### GOAL
Begin with the first line of the listing and quote every line through the one containing "ZINC = ((0.62, 0.63, 0.65), (0.78, 0.78, 0.76))"; give only those lines.

### DATA BLOCK
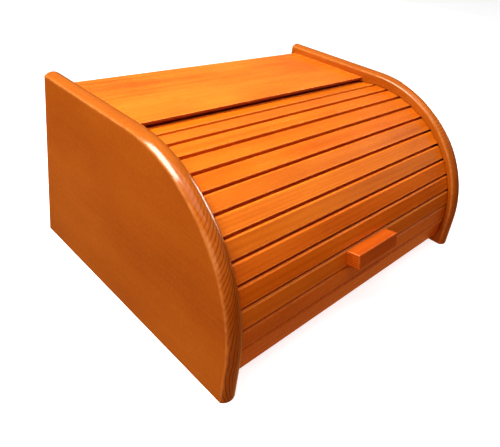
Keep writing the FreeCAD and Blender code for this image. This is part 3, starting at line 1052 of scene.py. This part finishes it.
# %% Build the screws
RECESS = Vector((4.0, 0.9, 1.3)) * MM
RECESS_TAPER = (0.45, 0.8, 1)
PAN_HEIGHT = 2.2 * MM
PAN_HEAD = [(0.0, 2.2), (2.4, 2.2), (2.85, 2.12), (3.2, 1.88), (3.43, 1.5), (3.5, 1.1), (3.5, 0.0)]
FLAT_HEAD = [(0.0, 0.0), (3.5, 0.0), (3.5, -0.12)]
SMOOTH_SHARE = 0.3
SHANK_STEP = 0.5 * MM
THREAD_START = 0.6 * MM
HAZE_SIZE = 1.5 * MM
ZINC = ((0.62, 0.63, 0.65), (0.78, 0.78, 0.76))


def screw(head, neck, length, top, place):
    """One screw: head outline in mm, depth of the neck, length, and the height of the recess."""
    bm = bmesh.new()
    smooth_part = neck + length * SMOOTH_SHARE
    outline = [Vector(pair) * MM for pair in head]
    outline += [(SHANK_RADIUS, -neck), (SHANK_RADIUS, -smooth_part),
                (ROOT_RADIUS, -smooth_part - SHANK_STEP), (ROOT_RADIUS, -length + TIP_LENGTH),
                (0, -length)]
    lathe(bm, outline, Matrix.Identity(4))
    mesh = to_mesh(bm, "screw")
    into_head = Matrix.Translation((0, 0, top - RECESS.z / 2 + TINY))
    for turn in (0, QUARTER):
        bar = stock(-RECESS / 2, RECESS / 2)
        foot = [vertex for vertex in bar.verts if vertex.co.z < 0]
        bmesh.ops.scale(bar, vec=RECESS_TAPER, verts=foot)
        turned = into_head @ Matrix.Rotation(turn, 4, "Z")
        bmesh.ops.transform(bar, matrix=turned, verts=bar.verts)
        mesh = carve(mesh, to_mesh(bar, "bar"))
    bm = bmesh.new()
    bm.from_mesh(mesh)
    add_thread(bm, -length + TIP_LENGTH, -smooth_part - THREAD_START)
    bmesh.ops.transform(bm, matrix=place, verts=bm.verts)
    return to_mesh(bm, "screw")


def joined(meshes, name):
    """One mesh from several, for a group of like pieces."""
    bm = bmesh.new()
    for mesh in meshes:
        bm.from_mesh(mesh)
    return to_mesh(bm, name)


def zinc_steel(name):
    """Bright zinc plating with a thin haze."""
    material, start = new_material(name)
    haze = start.noise(on_piece(start, (0, 0, 0)), 1 / HAZE_SIZE, 3.0)
    close_material(start, (haze, 0.02 * MM, 0.3), Base_Color=start.colours(haze, *ZINC),
                   Roughness=0.24 + haze * 0.2, Metallic=1.0)
    return material


steel = zinc_steel("zinc_plated_steel")
pan = (PAN_HEAD, 0.0, HANDLE_SCREW_LENGTH, PAN_HEIGHT)
countersunk = (FLAT_HEAD, HEAD_RADIUS - SHANK_RADIUS, BACK_SCREW_LENGTH, 0.0)
sets = (("handle_screws", "roll_curtain", pan, handle_screw_places),
        ("back_panel_screws", "carcass", countersunk, back_screw_places))
for name, body, shape, places in sets:
    mesh = joined([screw(*shape, place) for place in places], name)
    finish_piece(mesh, name, body, steel)

# %% [markdown]
# ## Dowels
#
# The boards are held by beech dowels, hidden once the box is glued. They are fluted so that the
# glue can get out, and their ends are chamfered so that they find their holes. Every third column
# of the turned rod is pressed in a little, which makes twelve flutes.

# %% Build the dowels
FLUTES = 12
FLUTE_DEPTH = 0.22 * MM
BEECH = ((0.42, 0.24, 0.12), (0.66, 0.44, 0.26), (0.78, 0.58, 0.38), (0.80, 0.62, 0.44))


def dowel(corners, axis):
    """A fluted dowel along one axis of its box."""
    radius = pin_radius(corners, axis)
    length = corners[1][axis] - corners[0][axis]
    chamfer = radius / 5
    bm = bmesh.new()
    outline = [(0, 0), (radius - chamfer, 0), (radius, chamfer), (radius, length - chamfer),
               (radius - chamfer, length), (0, length)]
    lathe(bm, outline, Matrix.Identity(4), 3 * FLUTES)
    for vertex in bm.verts:
        column = round(math.atan2(vertex.co.y, vertex.co.x) / math.tau * 3 * FLUTES)
        if column % 3 == 0 and vertex.co.xy.length > radius - TINY:
            vertex.co.xy *= 1 - FLUTE_DEPTH / radius
    foot = middle_of(corners)
    foot[axis] = corners[0][axis]
    turn = Matrix.Rotation(QUARTER, 4, "Y") if axis == 0 else Matrix.Identity(4)
    bmesh.ops.transform(bm, matrix=Matrix.Translation(foot) @ turn, verts=bm.verts)
    return to_mesh(bm, "dowel")


groups = (("top_board_dowels", board_dowels, 0), ("base_board_dowels", base_dowels, 0),
          ("back_panel_dowels", back_dowels, 2))
for name, pins, axis in groups:
    turn = (0, 0, 0) if axis == 0 else (0, QUARTER, 0)
    beech = stained_wood(f"{name}_beech", middle_of(pins[0]), turn, (0.02, -0.05), BEECH, len(name),
                         gloss=0.6)
    mesh = joined([dowel(pin, axis) for pin in pins], name)
    finish_piece(mesh, name, "carcass", beech)

# %% [markdown]
# ## Studio
#
# A pale floor with a pale round wall far behind it, and five soft lamps: one high on the left, a
# broad one above, a weak warm one in front that reaches into the gaps between the slats, and two
# weak ones on the right. Floor and wall glow a little, so that they stay even and white, and they
# are kept out of the light that reaches the wood. The sky is dim. Its part below the horizon
# stands in for the warm light that a table and the wood itself send back up, with a dark ring
# where it meets the horizon.

# %% Floor, wall, lamps and sky
ROOM_RADIUS = 15.0
WALL_HEIGHT = 14.0
ROOM_SIDES = 96
PAPER = (0.45, 0.45, 0.45, 1)
PAPER_RELIEF = 0.05 * MM


def glowing_paper(name, fleck_rate, glow):
    """Matt paper that gives off a little light of its own."""
    material, start = new_material(name)
    fleck = start.noise(on_piece(start, (0, 0, 0)), fleck_rate)
    close_material(start, (fleck, PAPER_RELIEF, 0.2), Base_Color=PAPER, Roughness=0.9,
                   Emission_Color=(glow, glow, glow, 1), Emission_Strength=1.0)
    return material


ground = bmesh.new()
bmesh.ops.create_circle(ground, cap_ends=True, segments=ROOM_SIDES, radius=ROOM_RADIUS)
surround = bmesh.new()
bmesh.ops.create_cone(surround, cap_ends=False, segments=ROOM_SIDES, radius1=ROOM_RADIUS,
                      radius2=ROOM_RADIUS, depth=WALL_HEIGHT,
                      matrix=Matrix.Translation((0, 0, WALL_HEIGHT / 2)))
papers = (("studio_floor", ground, glowing_paper("white_paper", 400.0, 0.66)),
          ("studio_wall", surround, glowing_paper("backdrop_paper", 3.0, 0.93)))
for name, bm, paper in papers:
    stage = add_object(name, to_mesh(bm, name))
    stage.visible_diffuse = False
    stage.visible_glossy = False
    stage.visible_shadow = False
    stage.data.materials.append(paper)


def direction_to(turn, rise):
    """Direction to a place so far round the box from its front and so high, in degrees."""
    turn, rise = math.radians(turn), math.radians(rise)
    flat = math.cos(rise)
    return Vector((math.sin(turn) * flat, -math.cos(turn) * flat, math.sin(rise)))


def soft_lamp(name, turn, rise, distance, size, power, colour=(1, 1, 1)):
    """A square area lamp that looks at the box from a direction."""
    direction = direction_to(turn, rise)
    light = bpy.data.lights.new(name, "AREA")
    light.size = size
    light.energy = power
    light.color = colour
    lamp = add_object(name, light)
    lamp.location = direction * distance + Vector((0, 0, panel_top / 2))
    lamp.rotation_euler = direction.to_track_quat("Z", "Y").to_euler()


soft_lamp("key_lamp", -110, 57, 1.5, 0.8, 40, (0.88, 0.96, 1.0))
soft_lamp("top_light", -35, 74, 2.0, 1.6, 12)
soft_lamp("front_fill", -46, 22, 2.0, 0.8, 4.5, (1.0, 0.78, 0.55))
soft_lamp("right_fill", 66, 28, 2.6, 1.6, 3.0, (1.0, 0.80, 0.62))
soft_lamp("side_fill", 96, 8, 2.5, 0.9, 24)

# Shades of the sky from straight down (0) over the horizon (0.5) to straight up (1).
SKY_STRENGTH = 0.6
SKY = ((0.0, (1.0, 0.42, 0.13)), (0.27, (0.94, 0.39, 0.12)), (0.42, (0.03, 0.022, 0.016)),
       (0.72, (0.26, 0.26, 0.26)), (1.0, (0.50, 0.50, 0.50)))

world = bpy.data.worlds.new("studio_sky")
bpy.context.scene.world = world
world.use_nodes = True
world.node_tree.nodes.clear()
sky = Signal(world.node_tree)
height = sky.node("ShaderNodeTexCoord", {}, output="Generated").parts()[2] * 0.5 + 0.5
shade = sky.node("ShaderNodeValToRGB", {0: height}, stops=SKY)
glow = sky.node("ShaderNodeBackground", {"Color": shade, "Strength": SKY_STRENGTH})
sky.node("ShaderNodeOutputWorld", {"Surface": glow}, output=None)
bpy.context.scene.view_settings.view_transform = "Standard"
bpy.context.scene.view_settings.look = "Medium High Contrast"
print("the studio has", len(bpy.data.lights), "lamps")

# %% [markdown]
# The camera is described by how far round the box it stands, how high it looks from, how much it
# is tilted, and the point that it aims at. The lens shift keeps the whole box in view without
# turning the camera up or down.

# %% Camera
CAMERA_TURN = -47.996
CAMERA_RISE = 24.975
CAMERA_TILT = math.radians(8.275)
CAMERA_DISTANCE = 558.591 * MM
CAMERA_AIM = Vector((-43.423, 3.3, 124.763)) * MM
LENS = 37.163
SHIFT = (0.0012, -0.1439)

away = direction_to(CAMERA_TURN, CAMERA_RISE)
camera_data = bpy.data.cameras.new("camera")
camera_data.lens = LENS
camera_data.shift_x, camera_data.shift_y = SHIFT
camera = add_object("camera", camera_data)
camera.location = CAMERA_AIM + away * CAMERA_DISTANCE
level_turn = away.to_track_quat("Z", "Y")
camera.rotation_euler = (level_turn @ Euler((0, 0, CAMERA_TILT)).to_quaternion()).to_euler()
bpy.context.scene.camera = camera
print("camera at", [round(value, 3) for value in camera.location])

### CORRECT RESULT
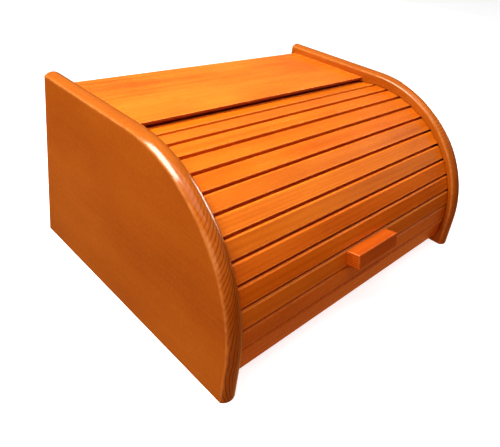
Keep writing the FreeCAD and Blender code for this image. This is part 3, starting at line 1052 of scene.py. This part finishes it.
# %% Build the screws
RECESS = Vector((4.0, 0.9, 1.3)) * MM
RECESS_TAPER = (0.45, 0.8, 1)
PAN_HEIGHT = 2.2 * MM
PAN_HEAD = [(0.0, 2.2), (2.4, 2.2), (2.85, 2.12), (3.2, 1.88), (3.43, 1.5), (3.5, 1.1), (3.5, 0.0)]
FLAT_HEAD = [(0.0, 0.0), (3.5, 0.0), (3.5, -0.12)]
SMOOTH_SHARE = 0.3
SHANK_STEP = 0.5 * MM
THREAD_START = 0.6 * MM
HAZE_SIZE = 1.5 * MM
ZINC = ((0.62, 0.63, 0.65), (0.78, 0.78, 0.76))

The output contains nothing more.